We’ve managed to find something else that’s offensive to Muslims: Pre-emptive censorship.

From the Globe and Mail:

This month, Random House in New York shelved plans to release The Jewel of Medina, an historical novel about the Prophet Mohammed’s second and youngest wife, Aisha. Their reason: It might incite a violent backlash.

Might? That’s all it takes these days? According to whom?

Welcome to where things get interesting. Long before the controversy arose, Random House sent an endorsement request to Denise Spellberg, a non-Muslim history professor at the University of Texas. She found parts of the manuscript offensive and decided that Muslims should feel the same.

Reportedly judging the book to be a “national security threat,” she depicted it as “more dangerous than the Satanic Verses.” Prof. Spellberg ought to know: She teaches Salman Rushdie’s notorious novel in her class. Clearly, she doesn’t back censorship.

And yet her lawyer warned Random House not to use Prof. Spellberg’s name in or on the novel. Random House then consulted more “scholars of Islam.” In effect, the publisher invited postcolonial theorists with ulterior agendas to make mincemeat of its mass-market offering. Also pulled in was the corporation’s head of security.

Meanwhile, a listserv of graduate students in Middle Eastern and Islamic studies caught wind of the still-unpublished novel. They heard about it through a Muslim website manager who claims to have received a “frantic” call from Prof. Spellberg. His postings got forwarded to various forums, ultimately reaching a blogger who circulated a protest strategy.

There’s no evidence that anybody paid serious attention to his plan.

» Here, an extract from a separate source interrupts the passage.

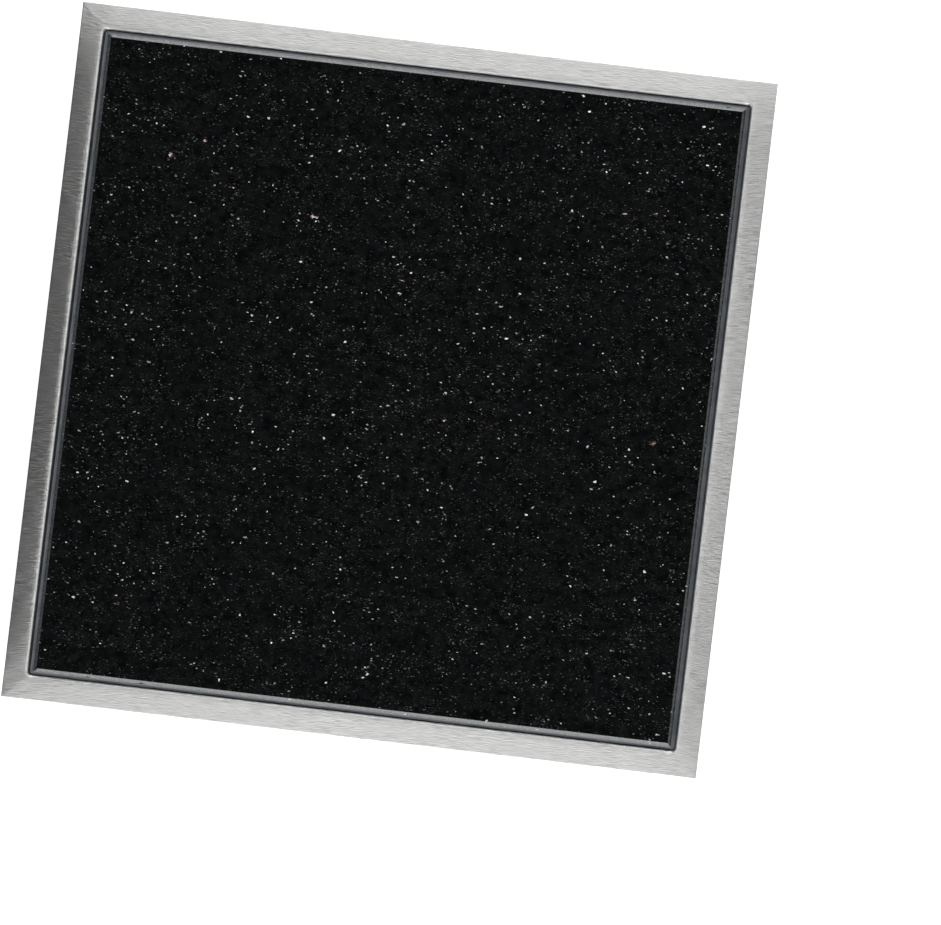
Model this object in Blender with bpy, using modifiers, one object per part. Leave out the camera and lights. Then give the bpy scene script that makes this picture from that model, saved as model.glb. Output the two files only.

However, no matter the resounding lack of threats, Random House announced it would postpone publication for the sake of safety – including that of the author, Sherry Jones.

Mind you, Ms. Jones is free to court a fatwa: Random House has now terminated her contract so she may shop the manuscript elsewhere. “We stand firmly by our responsibility to support our authors,” its corporate statement reads. That’s one way to prove it.

How to begin unravelling the absurdity of this decision? For starters, Random House is in the business of free expression. Of course so are newspapers – and most of them didn’t reprint the Danish cartoons of the Prophet Mohammed.

But this novel can’t be compared to those cartoons. The Jewel of Medina treats both the Prophet and his bride with deep affection. My own conversation with Ms. Jones affirms her respect for the dignity of Aisha.

“I wrote Jewel, in part, because I recognize the absence of women’s voices in the way Islamic history is told,” she explained by phone. “Women played a huge leadership role in the founding of the faith. Silencing my voice only achieves more silencing of theirs.”

Thus another absurdity. The muzzling of Sherry Jones originated with a woman. To boot, Denise Spellberg is non-Muslim. Why no cries of interference, imperialism, even racism from those who typically tell non-Muslims to stay out of Islamic issues?

And a curious form of racism the pulping of this book is. Random House has revealed what low expectations it has of Muslims. Pre-emptive censorship – PC, you could say – reduces all believers to the status of children, incapable of handling sensitive material with civility. Now, that’s offensive.

Although Irshad Manji, has been critical of Muslim fanatics, she is missing the point here. It’s true that Prof. Spellberg – like most academics – is suffering from terminal Political Correctness and Random House are behaving like gutless poltroons, but their doing so is not entirely without cause. The perpetration of such delights as beheadings, stabbings, death threats, fatwas and general jihad mayhem tends to be the response of Muslims when righting a perceived minor slight against an alleged prophet. Although, in polite Canada, symbolic decapitation through an extended whine to the Human Rights Commission is often the preferred route.

And we have low expectations of Muslims because they can’t handle ‘sensitive material with civility’. I wonder why.

Those who make the decisions at Random House, of course, are not in the business of free expression; they are in the business of making a profit and living long enough to enjoy it.

That being said, it’s good to see that a Muslim is saying that the suppression of this book is absurd. And not all Muslims are desperate to find a reason to chop someone’s head off, so I expect there will be a groundswell of rational Muslims protesting to have it published. Maybe not.